Vor ein paar Tagen habe ich im Radio eine Sendung über Japan gehört, ich glaube, es war im DEUTSCHLANDFUNK. Eine Frau hatte eine Suppenküche aufgebaut, aber ihr Laden hat nicht funktioniert. In der Sendung wollte man ihr „weiterhelfen“. Man brachte sie dazu, sich selbst runterzumachen und dazu, noch einmal neu anzufangen, indem sie eine Art Praktikum in einer florierenden Suppenküche machte. Die ganze Geschichte wurde zu einer ziemlichen Erniedrigung für die Frau. Die Botschaft der Sendung war, dass du Buße tun und dich tief bücken musst, wenn dein Plan nicht funktioniert. So wird es dem deutschen Radiohörer präsentiert. Solche Dinge haben für mich nichts mit Selbstkritik zu tun, sondern mit Masochismus. Selbstkritik bedeutet doch vielmehr, die Fehler aus der Situation zu erkennen und sie dadurch nicht mehr wiederholen zu müssen.
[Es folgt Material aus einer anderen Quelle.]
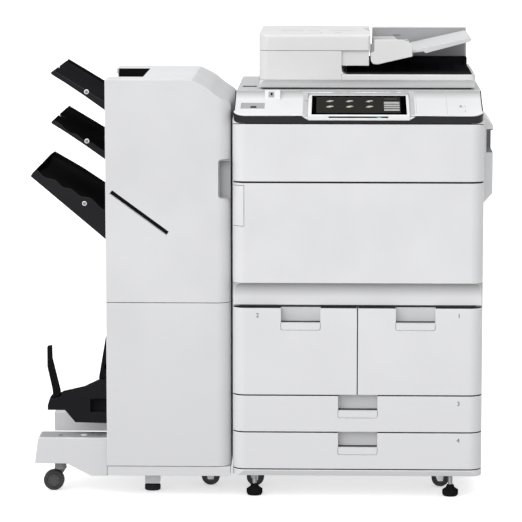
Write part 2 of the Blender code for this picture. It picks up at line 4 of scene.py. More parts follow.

(4) Tom Sawyer: Immer stärker habe ich den Eindruck, dass Ozzy auf dem Holzweg ist. Ob es einen Gott gibt, nun, darüber kann man streiten. Ich glaube nicht an Gott. Gott ist eine alte Erfindung, die rein psychologisch zu erklären ist. Vielmehr geht es darum, zu verstehen, wie unsere Gesellschaft funktioniert. Man kann nicht von Außen und ohne Bezug zu den Gegebenheiten Maßstäbe aufstellen darüber, was richtig und falsch ist, denn das ist Spiegelfechterei.
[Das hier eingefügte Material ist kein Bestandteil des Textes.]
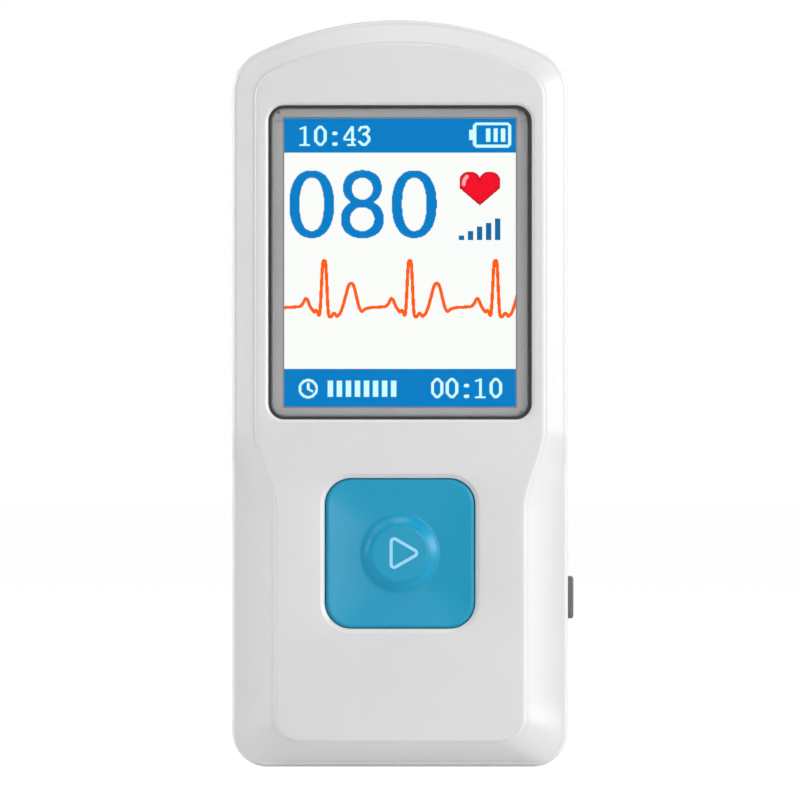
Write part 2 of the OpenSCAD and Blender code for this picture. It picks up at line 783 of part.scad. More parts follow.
// Ring of the key cap's outline, drawn in by inset and then shrunk about the middle to share s
function cap_ring(inset, y, s = 1) =
    let (c = key_w / 2 - key_r, quarter = arc([c, c], key_r - inset, 0, 90, 9),
         turned = [for (a = [0, 90, 180, 270], p = quarter)
                      [p[0] * cos(a) - p[1] * sin(a), p[0] * sin(a) + p[1] * cos(a)]])
    flat([for (p = turned) s * p + [0, key_z]], y);

module start_key() {
    post_r = 2.2;
    color([0.12, 0.6, 0.76]) difference() {
        union() {
            loft(concat([cap_ring(0, key_flange_y + key_flange_t / 2)],
                        [for (a = [0:18:90]) let (r = key_edge_r)
                            cap_ring(r * (1 - cos(a)), key_face_y + r * (1 - sin(a)))],
                        [for (s = [0.85:-0.15:0.25])
                            cap_ring(key_edge_r, key_face_y + key_dish * (1 - s * s), s)]));
            slab(key_flange_y, key_flange_y + key_flange_t) at_2d(0, key_z)
                rounded(key_w + 2 * key_flange, key_w + 2 * key_flange, key_r + key_flange);
            rod(0, key_z, post_r, key_flange_y, plunger_tip_y - play);
            translate([0, key_face_y + key_dish, key_z]) rotate([90, 0, 0])
                cylinder(r1 = boss_r, r2 = boss_top_r, h = boss_h + key_dish);
        }
        slab(key_face_y - boss_h - 1, key_face_y - boss_h + symbol_depth) at_2d(0, key_z)
            symbol_outline();
    }
}

module start_symbol() {
    color([0.6, 0.86, 0.98]) slab(key_face_y - boss_h, key_face_y - boss_h + symbol_depth)
        at_2d(0, key_z) symbol_outline();
}

module side_key() {
    tip_x = body_w / 2 + side_key_proud;
    tip_round = 0.25;
    both = 2 * tip_round;
    bar_r = side_slot_r - key_gap;
    color([0.46, 0.46, 0.47]) {
        cross_slab(side_flange_x, side_flange_x + side_flange_t) translate([parting_y, side_key_z])
            rounded(side_key_w + 2 * side_flange, side_key_l + 2 * side_flange, side_slot_r);
        hull() {
            cross_slab(side_flange_x, tip_x - tip_round) translate([parting_y, side_key_z])
                rounded(side_key_w, side_key_l, bar_r, $fn = 32);
            cross_slab(tip_x - tip_round, tip_x) translate([parting_y, side_key_z])
                rounded(side_key_w - both, side_key_l - both, bar_r - tip_round, $fn = 32);
        }
    }
}

// ---- Charging socket ----

usb_mouth_x = -body_w / 2 + 0.5;
usb_l = 5.4;
usb_wall = 0.25;

module usb_shell() {
    color([0.78, 0.78, 0.79]) difference() {
        cross_slab(usb_mouth_x, usb_mouth_x + usb_l) translate([usb_y, usb_z])
            rounded(usb_t, usb_w, 0.6);
        cross_slab(usb_mouth_x - 1, usb_mouth_x + usb_l - usb_wall) translate([usb_y, usb_z])
            rounded(usb_t - 2 * usb_wall, usb_w - 2 * usb_wall, 0.4);
    }
}

module usb_tongue() {
    base_x = usb_mouth_x + usb_l - usb_wall - 0.8;
    color([0.1, 0.1, 0.1]) {
        cross_slab(usb_mouth_x + 0.6, base_x + 0.1) translate([usb_y + 0.35, usb_z])
            rounded(0.6, 5.2, 0.1);
        cross_slab(base_x, base_x + 0.8) translate([usb_y, usb_z])
            rounded(usb_t - 2 * usb_wall, usb_w - 2 * usb_wall, 0.4);
    }
}

// ---- Battery ----

cell_mid_y = cell_y + cell_t / 2;
circuit_h = 2.4;
lead_r = 0.45;
lead_pitch = 2;

module battery_cell() {
    color([0.75, 0.77, 0.8]) translate([0, cell_mid_y, cell_bottom_z]) linear_extrude(cell_l)
        rounded(cell_w, cell_t, 1.4);
}

module battery_circuit() {
    color([0.85, 0.65, 0.2]) translate([0, cell_mid_y, cell_bottom_z - circuit_h])
        linear_extrude(circuit_h) rounded(cell_w - 5, 1.8, 0.5);
}

module battery_pad() {
    color([0.3, 0.3, 0.32]) slab(rear_inner_y - pad_t, rear_inner_y) at_2d(0, cell_bottom_z + cell_l / 2)
        rounded(cell_w - 6, cell_l - 6, 1);
}

// Point and direction at share t of a bezier curve with the control points p
function curve(p, t) =
    let (s = 1 - t) s * s * s * p[0] + 3 * s * s * t * p[1] + 3 * s * t * t * p[2] + t * t * t * p[3];
function curve_slope(p, t) =
    let (s = 1 - t) s * s * (p[1] - p[0]) + 2 * s * t * (p[2] - p[1]) + t * t * (p[3] - p[2]);

// Wire of radius r in the plane at x, along a bezier curve of four [y, z] points
module wire(x, p, r) {
    loft([for (t = [0:0.125:1])
             let (c = curve(p, t), d = curve_slope(p, t) / norm(curve_slope(p, t)))
             [for (a = [0:36:324])
                 [x + r * cos(a), c[0] + r * sin(a) * d[1], c[1] - r * sin(a) * d[0]]]]);
}

module battery_leads() {
    cell_z = cell_bottom_z - circuit_h;
    bend = (cell_z - plug_top_z) / 2;
    path = [[plug_y, plug_top_z], [plug_y, plug_top_z + bend],
            [cell_mid_y, cell_z - bend], [cell_mid_y, cell_z]];
    for (sx = [-1, 1]) color(sx > 0 ? [0.8, 0.1, 0.1] : [0.1, 0.1, 0.1])
        wire(header_x + sx * lead_pitch / 2, path, lead_r);
}

// ---- Electrodes ----

stud_end_y = rear_inner_y - 0.6;
spring_t = 0.2;
spring_w = 2.6;

module electrode(plate) {
    edge = 0.15;
    color([0.8, 0.8, 0.82]) {
        hull() {
            slab(plate_y, back_y + steel_proud - edge) at_2d(plate[0], plate[1])
                rounded(plate[2], plate[3], plate_r, $fn = 32);
            slab(plate_y, back_y + steel_proud) at_2d(plate[0], plate[1])
                rounded(plate[2] - 2 * edge, plate[3] - 2 * edge, plate_r - edge, $fn = 32);
        }
        rod(plate[0], plate[1], stud_r, stud_end_y, plate_y + 0.1);
    }
}

// Leaf that stands on the board and presses on the end of an electrode's stud
module spring(plate) {
    z = plate[1];
    foot = board_back_y + spring_t / 2;
    head = stud_end_y - spring_t / 2;
    path = [[foot, z - 3], [foot, z + 0.8], [foot + 0.3, z + 1.5], [foot + 1, z + 1.8],
            [head - 0.9, z - 1.3], [head - 0.2, z - 0.9], [head, z - 0.3], [head, z + 0.5],
            [head - 0.4, z + 1.2]];
    color([0.85, 0.7, 0.35]) bent_strip(path, spring_t, plate[0], spring_w);
}

module electrode_upper() { electrode(upper_plate); }
module electrode_left() { electrode(left_plate); }
module electrode_right() { electrode(right_plate); }
module spring_upper() { spring(upper_plate); }
module spring_left() { spring(left_plate); }
module spring_right() { spring(right_plate); }

// ---- Screws ----

// Screw driven from behind: cross recess in a flat head at head_y, shank forward to tip_y
module screw(head_r, head_y, head_h, r, tip_y) {
    cross = 0.5 * head_r;
    difference() {
        union() {
            rod(0, 0, head_r, head_y, head_y + head_h);
            rod(0, 0, r, tip_y, head_y + 0.1);
        }
        for (turn = [0, 90]) rotate([0, turn, 0]) translate([-cross, head_y + 0.4 * head_h, -0.15])
            cube([2 * cross, head_h, 0.3]);
    }
}

module cover_screws() {
    color([0.7, 0.7, 0.72]) cover_screw_places()
        screw(counterbore_r - 0.2, back_y - counterbore_h, 1.1, screw_r, front_inner_y + 1.6);
}

module board_screws() {
    color([0.7, 0.7, 0.72]) board_post_places()
        screw(1.3, board_back_y, 0.7, board_screw_r, front_inner_y + 1.2);
}

front_cover();
rear_cover();
display_lens();
lens_border();
lens_gasket();
lens_adhesive();
display_foam();
display_glass();
display_driver();
light_guide();
backlight_tray();
display_ribbon();
main_board();
processor();
ecg_amplifier();
memory_chip();
charger_chip();
clock_crystal();
chip_passives();
start_switch();
start_plunger();
side_switch();
side_plunger();
usb_shell();
usb_tongue();
start_key();
start_symbol();
side_key();
battery_cell();
battery_circuit();
battery_pad();
battery_leads();
battery_plug();
battery_header();
electrode_upper();
electrode_left();
electrode_right();
spring_upper();
spring_left();
spring_right();
cover_screws();
board_screws();
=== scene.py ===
"""Pocket heart-rhythm monitor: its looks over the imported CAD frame. Metres, X right seen from the front,
Y to the back, Z up, origin in the middle of the flat end that the monitor stands on."""
import bmesh
import bpy
import numpy as np
from math import cos, pi, radians, sin, sqrt
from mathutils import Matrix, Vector
from mathutils.geometry import tessellate_polygon


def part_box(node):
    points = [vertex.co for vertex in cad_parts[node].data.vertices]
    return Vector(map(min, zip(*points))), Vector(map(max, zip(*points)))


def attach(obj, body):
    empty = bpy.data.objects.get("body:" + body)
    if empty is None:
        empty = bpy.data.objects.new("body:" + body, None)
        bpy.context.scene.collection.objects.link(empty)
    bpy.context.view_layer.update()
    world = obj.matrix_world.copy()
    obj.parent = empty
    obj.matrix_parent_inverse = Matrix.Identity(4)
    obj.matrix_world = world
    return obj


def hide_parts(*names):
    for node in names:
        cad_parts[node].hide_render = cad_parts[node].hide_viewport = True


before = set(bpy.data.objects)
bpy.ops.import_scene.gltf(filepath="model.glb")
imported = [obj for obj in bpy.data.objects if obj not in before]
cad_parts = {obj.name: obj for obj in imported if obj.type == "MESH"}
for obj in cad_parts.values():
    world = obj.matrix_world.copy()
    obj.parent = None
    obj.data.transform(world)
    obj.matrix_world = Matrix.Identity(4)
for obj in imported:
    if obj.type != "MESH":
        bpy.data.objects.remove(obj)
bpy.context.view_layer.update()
mm = 0.001
housing = "housing"

# ---- Front cover ----
# The front half of the housing, injection moulded in light grey plastic with a fine satin grain: a raised
# panel, waisted between two scooped finger grips, bevels round it, and the openings for lens and start key.
# It is screwed to the rear cover through four posts, and the board sits on four shorter ones.
cover_lo, cover_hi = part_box("front_cover")
side_x = cover_hi.x
head_z = cover_hi.z
panel_y = cover_lo.y
parting_y = panel_y + 7.5 * mm
wall = 1.5 * mm
half_reveal = 0.08 * mm
lip_h = 1 * mm
lip_gap = 0.1 * mm
head_arc_r, head_corner_r, foot_corner_r = 44 * mm, 6 * mm, 4.7 * mm
edge_w, edge_h = 0.6 * mm, 0.9 * mm
side_bevel, grip_bevel, head_bevel, foot_bevel = 3.4 * mm, 6 * mm, 3.5 * mm, 3.6 * mm
side_drop, grip_drop, foot_drop, grip_scoop = 1.9 * mm, 2.7 * mm, 2.2 * mm, 0.3 * mm
panel_arc_r, panel_head_r, panel_foot_r = 42 * mm, 4 * mm, 3.4 * mm
ridge_w, ridge_h, groove = 0.3 * mm, 0.3 * mm, 0.1 * mm
crease_angle = radians(16)
crease_z = foot_bevel + panel_foot_r * (1 - sin(crease_angle))
waist_low, waist_high = 34.5 * mm, 45.5 * mm
grip_low, grip_high = 40 * mm, 45 * mm
scoop_low, scoop_high = crease_z - 1 * mm, crease_z + 2.5 * mm
corner_bulge = 0.2 * mm
seam_band = 2.6 * mm
foot_steps, corner_steps, crown_steps = 14, 16, 28

# Slots that the side key and the charging socket reach through, half in each cover
side_key_z = 22.6 * mm
key_slot = dict(y=parting_y, half_y=1.75 * mm, half_z=3 * mm, r=1 * mm)
socket_slot = dict(y=0.1 * mm, half_y=1.6 * mm, half_z=4.1 * mm, r=0.9 * mm)


def arc(cx, cz, r, a0, a1, n):
    """n + 1 points on a circle about (cx, cz), from angle a0 to a1 in degrees."""
    a = np.radians(np.linspace(a0, a1, n + 1))
    return np.stack([cx + r * np.cos(a), cz + r * np.sin(a)], 1)


def ease(v, a, b):
    """Share that runs smoothly from 0 at a to 1 at b: 3t^2 - 2t^3."""
    t = np.clip((v - a) / (b - a), 0, 1)
    return t * t * (3 - 2 * t)


def slot_path(slot, n=10):
    """Half of a rounded slot's edge as n points a stretch: in along its low side, across, and out again,
    as distances in front of the slot's middle and heights about it."""
    h, d, r = slot["half_z"], slot["half_y"], slot["r"]
    low = arc(-h + r, -(d - r), r, 180, 270, n)
    high = arc(h - r, -(d - r), r, 270, 360, n)
    half = np.concatenate([[[-h, 0]], [[-h, -(d - r) / 2]], low, [[0, -d]], high,
                           [[h, -(d - r) / 2]], [[h, 0]]])
    return half[:, 0] + side_key_z, half[:, 1]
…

Um etwas zu erreichen, muss man ein Netzwerk haben. Das ist ein alter Hut. Einer allein kann gar nichts erreichen. Auch Gandhi und Martin Luther King hatten ja Strukturen, aus denen heraus sie agiert haben. Ohne diese Strukturen hätten sie rein gar nichts bewirken können. Das Problem bei Ozzy ist, dass er niemandem nützt. Wenn ich jemanden kennen lerne, der mir keinen Nutzen bringt, dann nehme ich ihn gar nicht wahr. Da kann er noch so viel reden und tolle Ideen haben. Um eine Karriere zu machen, muss er anderen Leuten nützlich sein, und zwar nicht ideell, sondern ganz konkret. Dann erst kann er eine Lobby aufbauen, und dann erst kann er etwas erreichen. Ozzy ist für mich nichts als eine tragische Gestalt.
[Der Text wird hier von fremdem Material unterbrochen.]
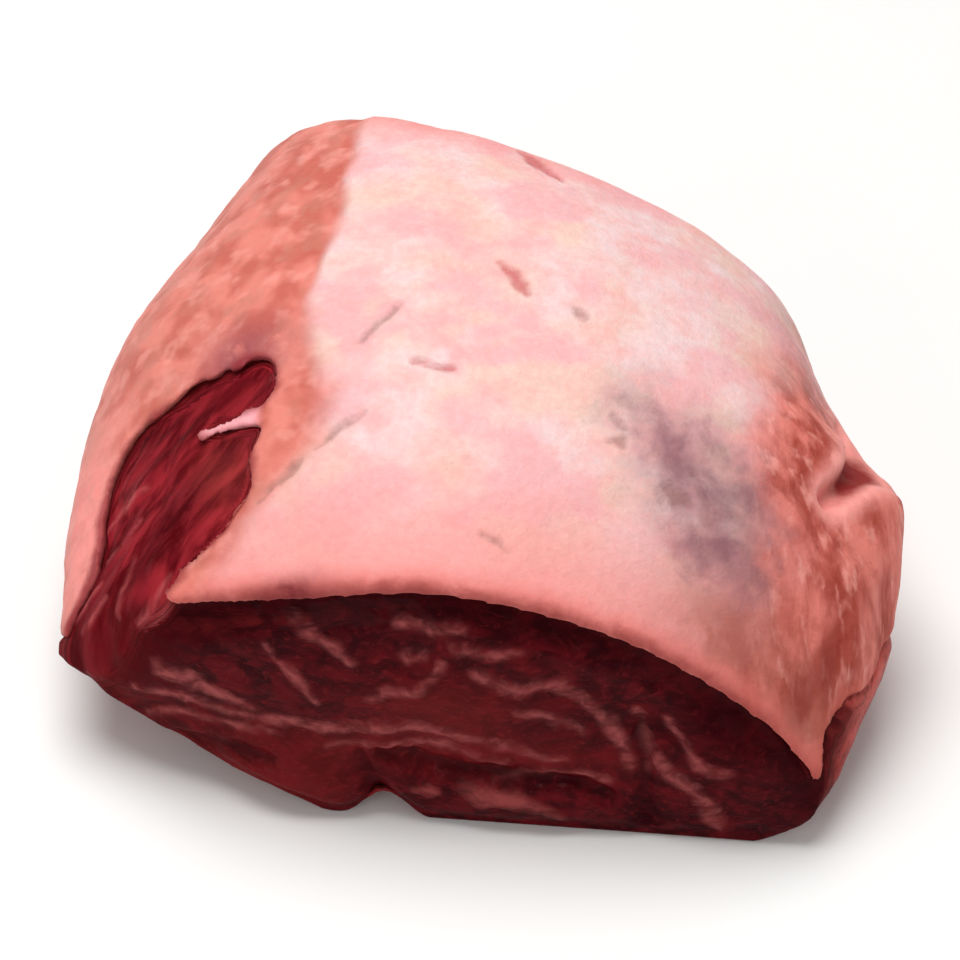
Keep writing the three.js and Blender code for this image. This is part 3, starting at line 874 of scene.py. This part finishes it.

(5) Robert A.: Die letzte Nachricht hat mich ziemlich aufgewühlt. Was darin gesagt wird, hat mich wütend gemacht, weil es die Wahrheit ist. Überhaupt wird mir mit jeder Nachricht klarer, wie kaputt unser Land ist. Ich habe tatsächlich geweint, als ich das alles gestern gelesen habe. Wir Deutschen sind betrogen worden, aber nicht von Außen, sondern von unseren eigenen Leuten. Am meisten berührt hat mich, was über die Presse gesagt wurde, dass sie nämlich ins System eingebunden wird, und dass die Kritik der Presse eine Scheinkritik ist, weil die Journalisten nicht mit ihrer Person hinter dem stehen, was sie sagen, sondern dass sie Kritik nach der Stechuhr betreiben.

Dabei musste ich auch wieder an den DEUTSCHEN ROCK- UND POPMUSIKER-VERBAND denken, über den bereits geschrieben wurde. Er ist gegründet worden, um Musiker zu fördern und ihre Rechte durchzusetzen, aber faktisch unterstützt er das System, was besonders an seinem Verhältnis zur GEMA klar wird. Der Chef des DRMV wettert seit Jahren gegen die Ungerechtigkeiten der GEMA und erklärt, dass die sogenannte U-Musik (also Rock und Pop) diskriminiert wird. In der aktuellen Ausgabe des Musiker-Magazins heißt es mal wieder: ‚GEMA – eine ehrenwerte Gesellschaft?', und es wird aufgezeigt, dass sie eben keine ehrenwerte Gesellschaft ist.

Gleichzeitig aber sagt der Chef des DRMV immer und immer wieder: „Werdet Mitglied bei der GEMA!“ Immerhin hält er viele Tausend Musiker zusammen und bündelt ihre Stärke. Das ist doch nicht logisch. Wenn dann irgendwann neue Leute mit neuen Ideen kommen, sollte man sich dem nicht verschließen.

(6) Maria: Was wir brauchen, ist mehr Mut zu Gefühlen. Leider haben Gefühle keinen hohen Stellenwert in unserer Gesellschaft. Oft werden sie ignoriert, um Enttäuschungen vorzubeugen. Nichts ist schlimmer als eine verlorene Hoffnung, so scheint es uns. Man beugt dem vor, indem man Dingen wie Geld und Position einen viel höheren Wert im Alltagsleben gibt, und dadurch verkümmert unser höchstes Gut, nämlich unsere Gefühle, ohne die wir gar keine Menschen wären. Ohne Geld sind wir durchaus Menschen, ohne Gefühle dagegen ganz bestimmt nicht.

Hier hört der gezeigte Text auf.